Her writing is poetic and just wonderful. I'm not ashamed to say, it brought tears to my eyes. I had many paintings hanging at the Georgia State Capital, a few still are hanging in the lobby including my large 60 x 40 inch Okefenokee Magic Oil Painting.
In 2000 William Bell of Stax fame commissioned me to do a CD cover for his "Collectors" edition CD "A Portrait is Forever for which I did a graphite drawing of him. A painting I did of Rufus Thomas made it in to the Stax Academy in Memphis. It's on permanent display there. Many people do not know that I was actively involved in the Music industry as a writer of lyrics and assistant in the recording studio, I even had a few songs published in the Blues genre, hint: Joey Gilmore "Baby You're Cooking"! Today I only do a bit of free-lance work in graphic design for a local record label. The music business is still in my blood too.
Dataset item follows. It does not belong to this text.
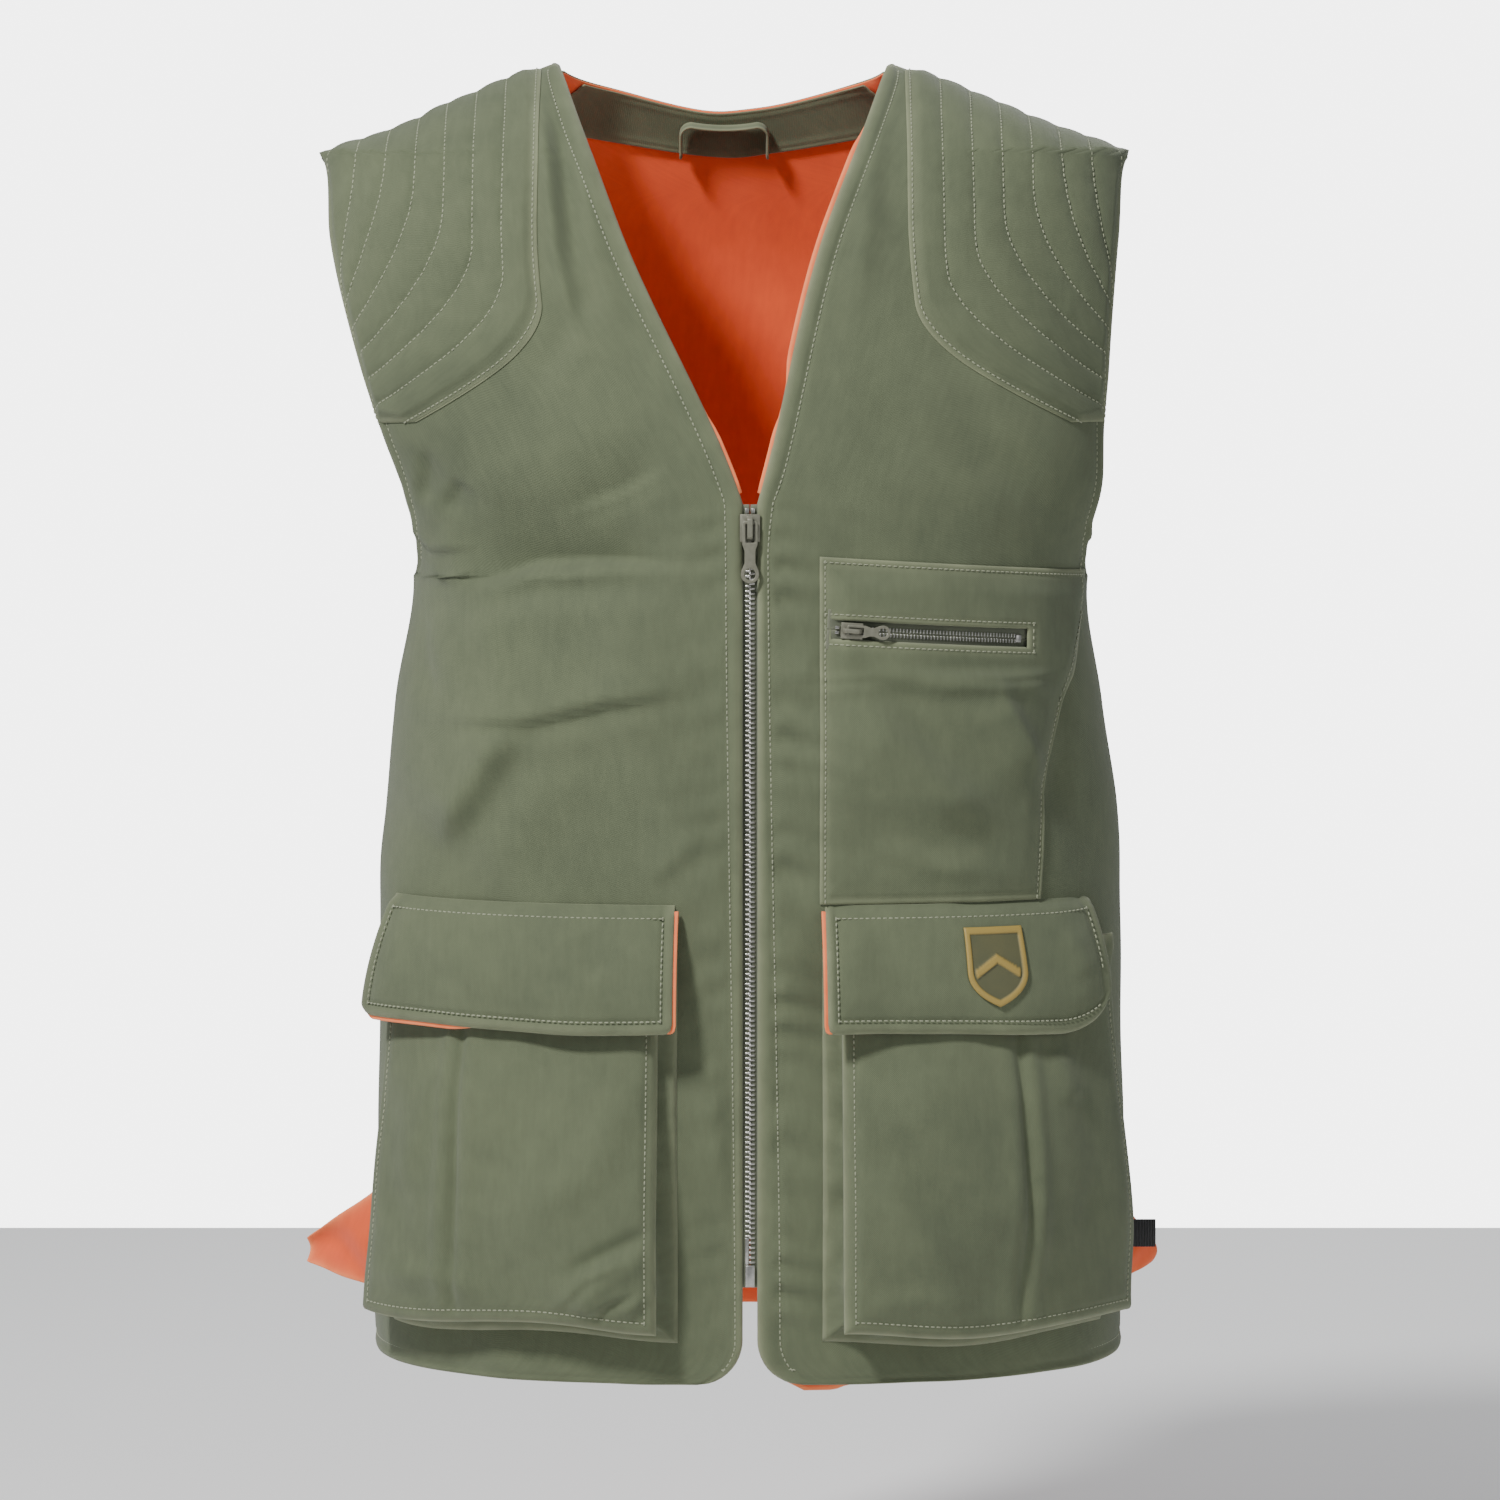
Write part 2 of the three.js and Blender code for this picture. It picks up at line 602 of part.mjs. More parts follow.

Last year a successful Singer Songwriter by the name of Laura Wetzler contacted me to ask if she could use a certain painting of mine "Grandma's Apple Tree" for her CD cover "Flying". We came to a licensing agreement and the CD has been released, looks and sounds great. You can see it here.
The Audubon Society of Massachusetts published and article on Apples and Terry Dunn was the writer, in it one of my paintings "Grandma's Apple Tree" again was featured in the article. You can see it here http://www.massaudubon.org/sanctuary/features.php?id=92
Well I could go on but I can't even remember all the accolades, I had won a few ribbons over the years, but it's just too much to list it all. I hope you enjoyed reading this, but mostly I hope my art speaks for itself. I say never buy anything because you like someone's biography. Buy the art because you like the art, that's what really matters, don't you agree?
Painterly yours ~ Ginette
Paul Cézanne wrote in a letter to his friend Emile Bernard... "The Louvre is the book in which we learn to read. We must not, however, be satisfied with retaining the beautiful formulas of our illustrious predecessors. Let us go forth to study beautiful nature, let us try to free our minds from them, let us try to express ourselves according to our own personal temperament!" I like that.